Not only has the development of resistance to established antibiotics become a challenge, so too has the ability of microorganisms to take advantage of changing practices and procedures in medicine and surgery. Microorganisms are found almost everywhere in our surroundings and they possess the potential to reproduce extremely rapidly; it is quite possible for cell division to occur every 20 minutes under favourable conditions. These characteristics mean that they can adapt readily to a changing environment and colonize new niches. One feature of modern surgery is the ever-increasing use of plastic, ceramic and metal devices that are introduced into the body for a wide variety of purposes, including the commonly encountered urinary or venous catheters and the less common intraocular lenses, heart valves, pacemakers and hip prostheses. Many bacteria have the potential to produce substances or structures that help them to attach to, and grow as biofilms over, the surfaces of these devices, even while combating the immune system of the body. Thus, colonization often necessitates removal and replacement of the device in question— often leading to great discomfort for the patient and substantial monetary cost to the healthcare service.

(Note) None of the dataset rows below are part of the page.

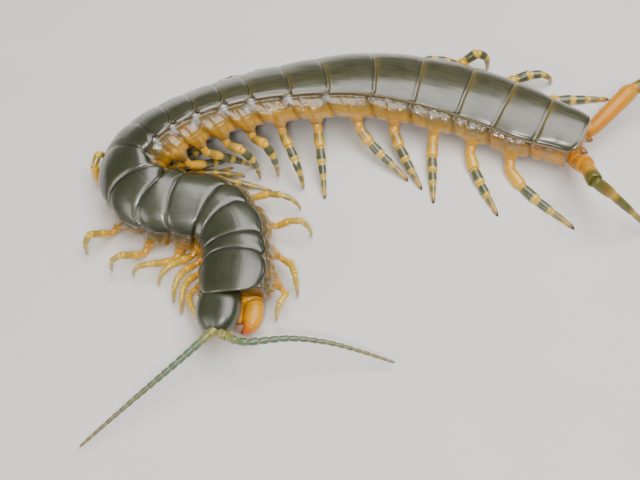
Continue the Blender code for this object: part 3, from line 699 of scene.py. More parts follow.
def skin_cuticle():
    """Wet translucent side skin: pale webs at the plates' corners with painted silver glints, amber-brown,
    yellow-orange below, painted shade in the fold creases and near black painted shade under the plates.
    """
    paint = Paint("skin_cuticle")
    height, place, fold = paint.noted("lay")
    web_glint = paint.noted("web_glint")[0]
    mottle = paint.noise(330.0, 4.0)
    fine = paint.noise(1200.0, 3.0)
    level = paint.strayed(height, mottle, 0.20)
    # Both ramps fall to near black from about the back plates' margin upwards: painted shade under and
    # between the back plates.
    side = paint.ramp(level, ((0.0, (0.20, 0.12, 0.02)), (0.12, (0.48, 0.23, 0.012)),
                              (0.26, (0.62, 0.31, 0.010)), (0.42, (0.40, 0.21, 0.016)),
                              (0.58, (0.21, 0.130, 0.030)), (0.72, (0.14, 0.105, 0.045)),
                              (0.82, (0.06, 0.045, 0.018)), (0.90, (0.010, 0.011, 0.007))))
    orange = paint.ramp(level, ((0.0, (0.38, 0.17, 0.01)), (0.45, (0.58, 0.245, 0.003)),
                                (0.72, (0.42, 0.165, 0.004)), (0.84, (0.16, 0.06, 0.01)),
                                (0.90, (0.02, 0.012, 0.008))))
    colour = paint.mix(paint.step(place, 0.90, 0.985), side, orange)
    green = paint.times(paint.step(place, 0.42, 0.18), paint.step(height, 0.25, 0.60))
    colour = paint.mix(paint.times(green, 0.6), colour, (0.075, 0.070, 0.024))
    grey = paint.times(paint.ramp(mottle, ((0.44, 0.0), (0.68, 0.5))), paint.step(height, 0.40, 0.62))
    colour = paint.mix(grey, colour, (0.20, 0.18, 0.13))
    rust = paint.times(paint.ramp(paint.noise(180.0, 2.0), ((0.56, 0.0), (0.72, 0.5))),
                      paint.step(height, 0.75, 0.60))
    colour = paint.mix(rust, colour, (0.42, 0.15, 0.02))
    # Painted highlight: silvery glints laid over the pale membrane webs between the plates' corners.
    colour = paint.mix(paint.times(web_glint, 0.9), colour, (0.40, 0.42, 0.42))
    # Painted shade: darker brown along the creases of the side folds.
    colour = paint.mix(paint.times(fold, 0.70), colour, (0.07, 0.030, 0.010))
    bumps = paint.plus(paint.times(mottle, 1.6), fine)
    bumps = paint.plus(bumps, paint.times(paint.noise(620.0, 2.0, stretch=(1.0, 1.0, 0.5)), 1.4))
    normal = paint.bump(bumps, 0.00013, 1.0)
    rough = paint.step(fine, 0.35, 0.65, 0.22, 0.36)
    return paint.finish(colour, rough, normal, Subsurface_Weight=0.15, Subsurface_Scale=0.0008,
                        Subsurface_Radius=(1.0, 0.45, 0.15), Coat_Weight=1.0, Coat_Roughness=0.08)


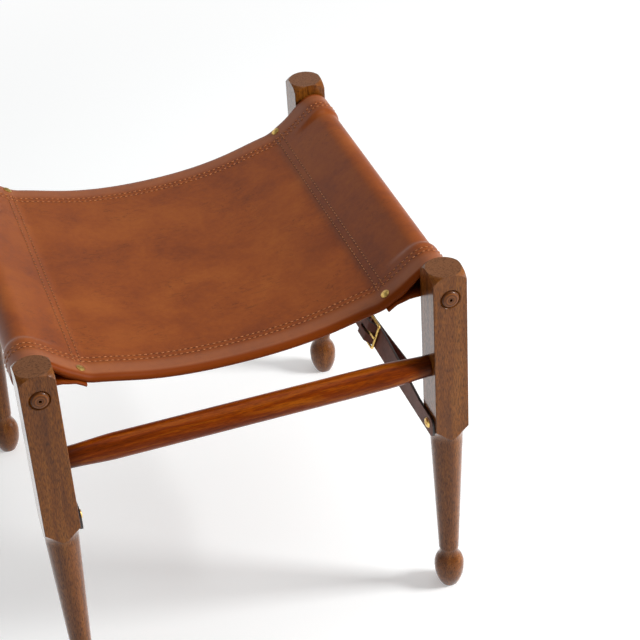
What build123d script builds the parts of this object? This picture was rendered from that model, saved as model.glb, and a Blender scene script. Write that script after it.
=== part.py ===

It has been estimated that, on average, a hospital acquired infection results in an extra 14 days in hospital, a 10% increase in the chance of dying and an additional healthcare cost per patient of between £1700 and £ 4120. The development of strategies for eliminating, or at least restricting, the severity or consequences of these device related infections is a challenge for pharmacists and microbiologists within the industry, and for many other healthcare professionals.


In addition to an improved understanding of the mechanisms of antibiotic resistance, of the links between antibiotic resistance and misuse, and of the factors influencing the initiation of infections in the body, our insights into the role of microorganisms in other disease states have broadened significantly in recent years. Until about 1980 it was probably true to say that there was little or no recognition of the possibility that microorganisms might have a role to play in human diseases other than clear-cut infections. In recent years, however, our perception of the scope of microorganisms as agents of disease has been changed by the discovery that Helicobacter pylori is intimately involved in the development of gastric or duodenal ulcers and stomach cancer; by the findings that viruses can cause cancers of the liver, blood and cervix; and by the suspected involvement of microorganisms in diverse conditions like chronic fatigue syndrome and Alzheimer’s disease. These, and other conditions like Bell ’s palsy, atherosclerosis and multiple sclerosis, were amongst 16 chronic diseases suspected of having infectious origins that were named in a 2005 report published by the American Academy of Microbiology.


Clearly, a knowledge of the mechanisms whereby microorganisms are able to resist antibiotics, colonize medical devices and cause or predispose humans to other disease states is essential in the development not only of new antibiotics, but of other medicines and healthcare practices that minimize the risks of these adverse situations developing.